# If the areas of two similar triangles are equal, then the triangles are congruent, i.e. equal and similar triangles are congruent.

## Solution :

Given : $$\triangle$$ ABC ~ $$\triangle$$ DEF such that $$area(\triangle ABC)$$ = $$area(\triangle DEF)$$

To Prove : $$\triangle$$ ABC $$\cong$$ $$\triangle$$  DEF

Proof : Since, the ratio of the area of two similar triangles is equal to the ratio of the square of  two corresponding sides.
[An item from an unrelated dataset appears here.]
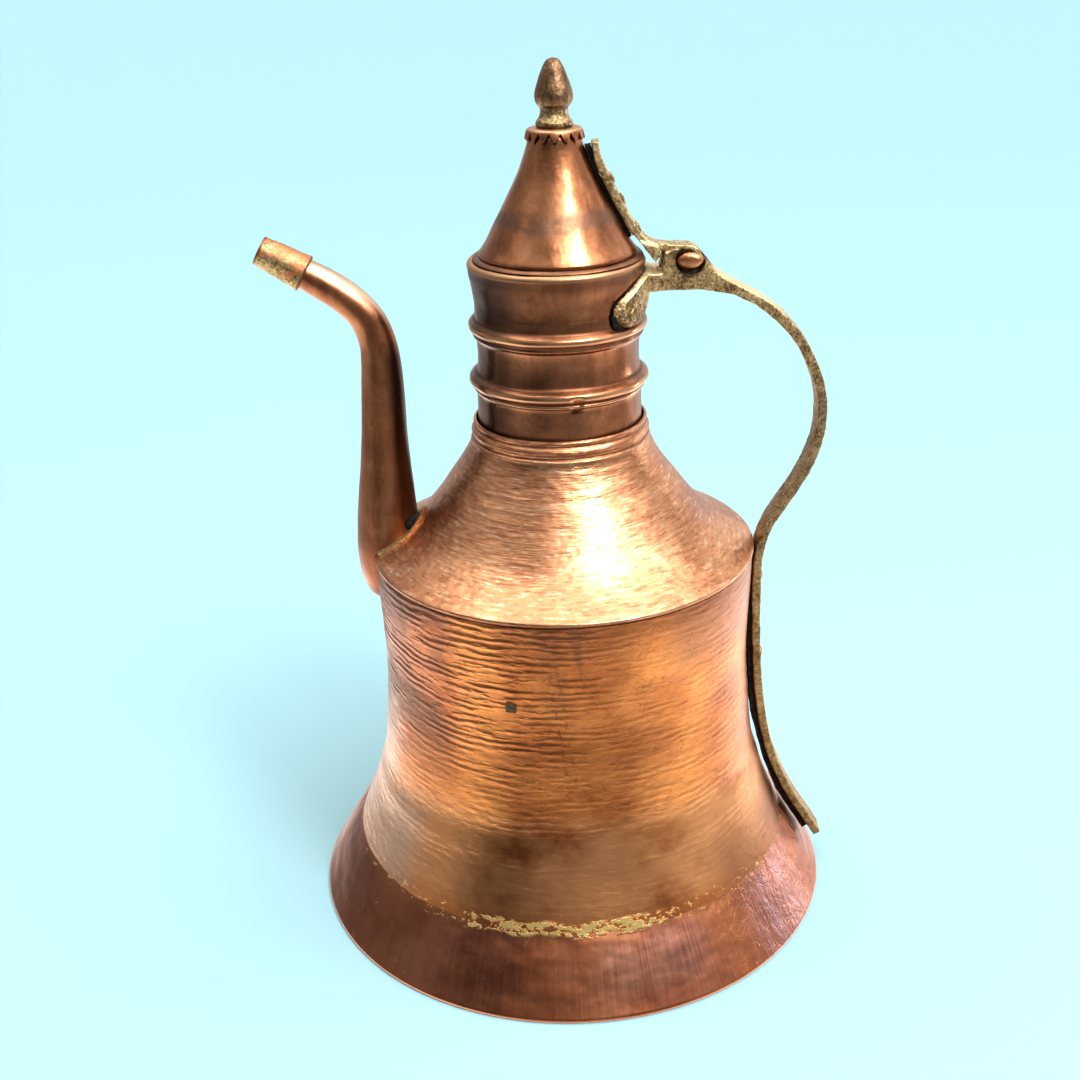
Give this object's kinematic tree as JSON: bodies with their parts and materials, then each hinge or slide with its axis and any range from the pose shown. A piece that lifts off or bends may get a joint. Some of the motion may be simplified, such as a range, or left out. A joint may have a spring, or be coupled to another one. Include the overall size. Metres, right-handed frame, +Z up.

$$area(\triangle ABC)\over area(\triangle DEF)$$ = $${AB}^2\over {DE}^2$$ = $${AC}^2\over {DF}^2$$ = $${BC}^2\over {EF}^2$$

Given, $$area(\triangle ABC)$$ = $$area(\triangle DEF)$$

$${AB}^2\over {DE}^2$$ = $${AC}^2\over {DF}^2$$ = $${BC}^2\over {EF}^2$$ = 1

$${AB}^2$$ = $${DE}^2$$, $${AC}^2$$ = $${DF}^2$$ and $${BC}^2$$ = $${EF}^2$$

AB = DE, AC = DF and BC = EF

By SSS theorem of congruence,

$$\triangle$$ ABC $$\cong$$ $$\triangle$$  DEF